Autumn is a good month to appreciate England – even though the days have gotten short enough to induce panic, (eek, only five hours of daylight left – if you can call it daylight when it’s so frickin gray outside and the sun is like a moody teenager sulking behind closed doors/clouds).  The panic is followed by a fatalistic lethargy that seeps through the entire body as soon as the sun disappears, gloomy voices muttering it must be time for dinner and bed now but really, it is just 6 pm –

The beautiful Fall/Autumn colours, however, make up (partly) for these terribly long nights. 

One of my favourite haunts (also TripAdvisor’s no. 1 recommendation for Nottingham!) is Wollaton Park. 
Almost twice as big as London’s Hyde Park, Wollaton Park is beautiful.  Another unassuming entrance (if you take the bus to the park), you push open a gritty door in what appears to be a cast away standalone archway from a castle, try to avoid the eternal muddy puddles of rain and then walk into a vast, unending, unruly garden with a path stretching ahead, lined on both sides with tall trees.

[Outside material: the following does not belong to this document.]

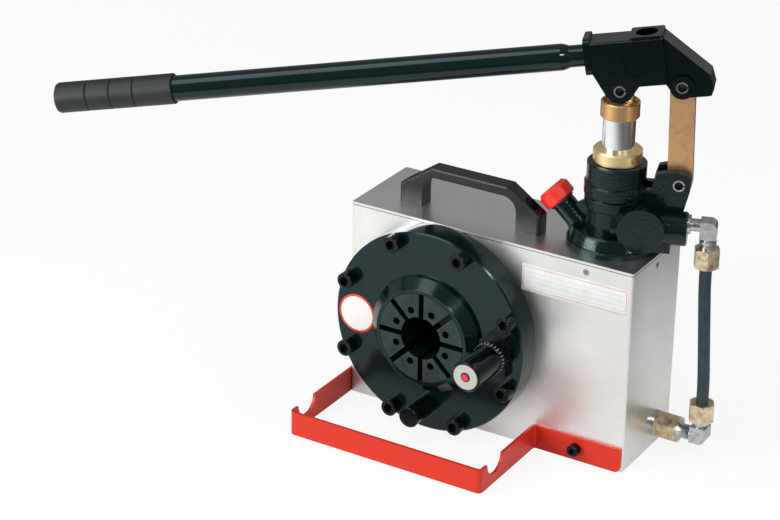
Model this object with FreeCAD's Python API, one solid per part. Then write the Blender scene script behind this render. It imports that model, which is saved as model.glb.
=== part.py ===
import FreeCAD, Part
import math
import os

V = FreeCAD.Vector
X_AXIS = V(1, 0, 0)
Y_AXIS = V(0, 1, 0)
Z_AXIS = V(0, 0, 1)

# Fits and small clearances, radial or per side
running_fit = 0.04
screw_fit = 0.5
seat_gap = 0.05
free_gap = 0.3

# Small edges, and how far cutters run past the faces they cut
edge_break = 1.0
past = 1.0
bore_wall = 1.0
fine_edge = 0.4
screw_edge = 0.8
soft_edge = 1.5

# Tank: a folded sheet box with a screwed lid; the origin is the centre of its underside
tank_length = 330.0
tank_height = 226.0
tank_wall = 3.0
tank_corner = 2.0
lid_thickness = 3.0
lid_tab_width = 18.0
lid_tab_height = 15.0
lid_tab_thickness = 2.0
lid_screw_drop = 11.0
lid_screw_radius = 2.0
lid_screw_head_radius = 3.5
lid_screw_head_height = 2.0
lid_screw_length = 8.0
lid_screw_inset = 52.4
lid_screw_slot = 1.2
lid_screw_drive = 2.5

# Crimping head: a cover ring bolted through the cylinder's flange to the tank's front wall
head_inset = 112.0
head_z = 113.0
cover_radius = 112.5
cover_thickness = 23.0
flange_thickness = 6.0
cover_edge = 1.5
hub_height = 14.0
hub_root_radius = 64.5
hub_rim_radius = 55.5
hub_round = 4.0
die_window_radius = 50.5
cover_wall = 4.0
head_screw_count = 8
head_screw_circle = 103.5
head_screw_radius = 6.0
head_screw_head_radius = 9.0
head_screw_head_height = 12.0
head_screw_socket_flats = 10.0
head_screw_socket_depth = 6.0
head_nut_flats = 18.0
head_nut_height = 10.0
head_screw_end = 3.0
nut_corner_slope = 0.6
nut_corner_gap = 0.01

# Cylinder and ring piston behind the cover
cylinder_bore = 88.0
cylinder_wall = 5.5
cylinder_end_wall = 12.0
piston_stroke = 28.0
piston_stop_gap = 2.0
piston_web = 25.0
rear_tube_radius = 38.0
rear_tube_wall = 5.0
rear_tube_front_gap = 6.0
rear_tube_collar = 8.0
rear_tube_collar_radius = 46.0
rear_tube_proud = 3.0
seal_width = 5.0
seal_depth = 4.0
port_block_size = 20.0
port_block_depth = 9.0
port_block_x = 60.0
port_block_drop = 53.0
port_block_gap = 1.7
piston_end_gap = 1.0

# Dies: eight sectors that close towards the axis as the piston's cone comes forward
die_count = 8
cone_angle = 15.0
die_bore_closed = 16.5
die_gap_closed = 0.13
die_body_radius = 76.0
die_body_length = 55.0
die_nose_radius = 50.0
die_pin_hole_radius = 4.0
die_pin_hole_depth = 14.0
die_pin_hole_at = 32.0
die_reach = 140.0

# Adjuster on the cover, to the right of the dies
adjuster_offset = 82.0
adjuster_plate_width = 31.0
adjuster_plate_height = 46.0
adjuster_plate_thickness = 8.0
adjuster_plate_corner = 8.0
adjuster_plate_round = 2.0
adjuster_ring_radius = 17.8
adjuster_ring_length = 11.0
adjuster_ring_edge = 1.5
adjuster_sleeve_radius = 13.0
adjuster_sleeve_length = 23.0
thimble_radius = 16.5
thimble_length = 42.0
thimble_floor = 6.0
thimble_guide = 14.0
dial_radius = 14.5
dial_thickness = 2.0
dial_button_radius = 4.5
dial_button_height = 1.0
spindle_radius = 5.0
spindle_travel = 9.3
spindle_inset = 8.0

# Capped return plunger below the dies
plunger_offset = 83.4
plunger_cap_radius = 11.5
plunger_cap_length = 37.0
plunger_cap_wall = 3.0
plunger_flat_width = 9.0
plunger_flat_back = 8.0
plunger_flat_depth = 1.5
plunger_head_radius = 7.0
plunger_head_height = 4.0
plunger_shank_radius = 4.0
plunger_guide_radius = 3.0
plunger_guide_length = 22.0

# Red bracket: front rail that also stores the lever in its two notches
bracket_height = 27.0
bracket_thickness = 3.0
bracket_front = -172.0
bracket_arm_offset = 117.0
bracket_bend = 4.0
bracket_left_reach = 50.0
notch_radius = 16.0
notch_y = -142.5
bracket_screw_inset = 53.0
bracket_end_round = 7.0
bracket_end_inset = 1.0
bracket_screw_z = 13.5
bracket_screw_radius = 4.0
bracket_screw_head_radius = 6.5
bracket_screw_head_height = 8.0
bracket_screw_end = 6.0
small_socket_flats = 6.0
small_socket_depth = 4.0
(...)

And this time of the year, the trees are even more magical – almost ethereal, an array of colours, the time of the year all the trees shrug off their study usual greenness and don their favourite colours, yellow, russet, red, or maybe a bit of each, like people dressing up for Halloween or a carnival parade ... And like anything that lasts for a short period of time (rain in Karachi, sunshine in England, your first crush, a cup of clove tea, the aftertaste of chocolate ...), it just feels so special.  Red leaves always take my breath away, as do lines of trees with yellow foliage blending one into the other so you can’t tell which branch belongs to which tree.

And then when the sunlight falls over the yellow trees, like a lover’s embrace, they light up gold, mesmerizing enough to make you forget all your worries, relaxing your shoulders like an expert masseur’s fingers might, filling you up with that serene emptiness that never lasts for long but is so precious while it does, an airy lightness, contentment you can breathe in and out through your nose.

There were as many dogs as children running around excitedly, the runners, the cyclists, the couples, the solo photographers, the solitary readers and the sun was generous enough to warm us all. There is a mossy muddy path between thickets of trees, it goes around the lake, and up to a cafe where you can fulfil your consumerist needs and buy that cup of coffee that is an eternal need on sunny brightly cold Autumn days (cemented by our trusty FOMO-fuelling social media and every possible romantic comedy produced) and then on top of the hill rests the beautiful stately Wollaton Hall (another Nottingham bragging right – it was the Wayne Mansion as seen from the outside and featured in the Batman movies!) – a little greenhouse, and benches scattered around for you to sit on and stare at the beautiful grounds, the private golf course, and the resident deer nonchalantly feeding on some grass while irksome students take selfies with them. 

It has been two years in Nottingham now but I would be lying if I said that’s what comes to mind when someone says “home” – I miss Pakistan quite painfully, and pictures of Islamabad’s shiny roads and green hills, Karachi’s mad lights and gritty gray Seaview, of doughy crispy parathas and strong hot chai in small stained glass mugs, even pictures of chaotic dirty streets and busy bazaars full of men who I know would leer and women who I know would jostle – it all pulls at my heartstrings and makes me wish I could snap my fingers and be sitting in my mum’s lounge or on a plastic chair at one of Karachi’s outdoor chai dhabas talking with old friends...

Even though.

Every now and then, maybe at a friend’s house when her toddler learns to say my name, or over a holiday-themed coffee with a colleague-turned-mate, maybe when I look out at the neighbour’s tree that leans over into our backyard with its beautiful pink-orange leaves, so striking that I always pause whatever I am doing to just look at it for a few minutes, or when I’m sitting on a bench soaking in some sun and gazing at the yellow orange finery of Wollaton, every now and then, little old Nottingham feels like home.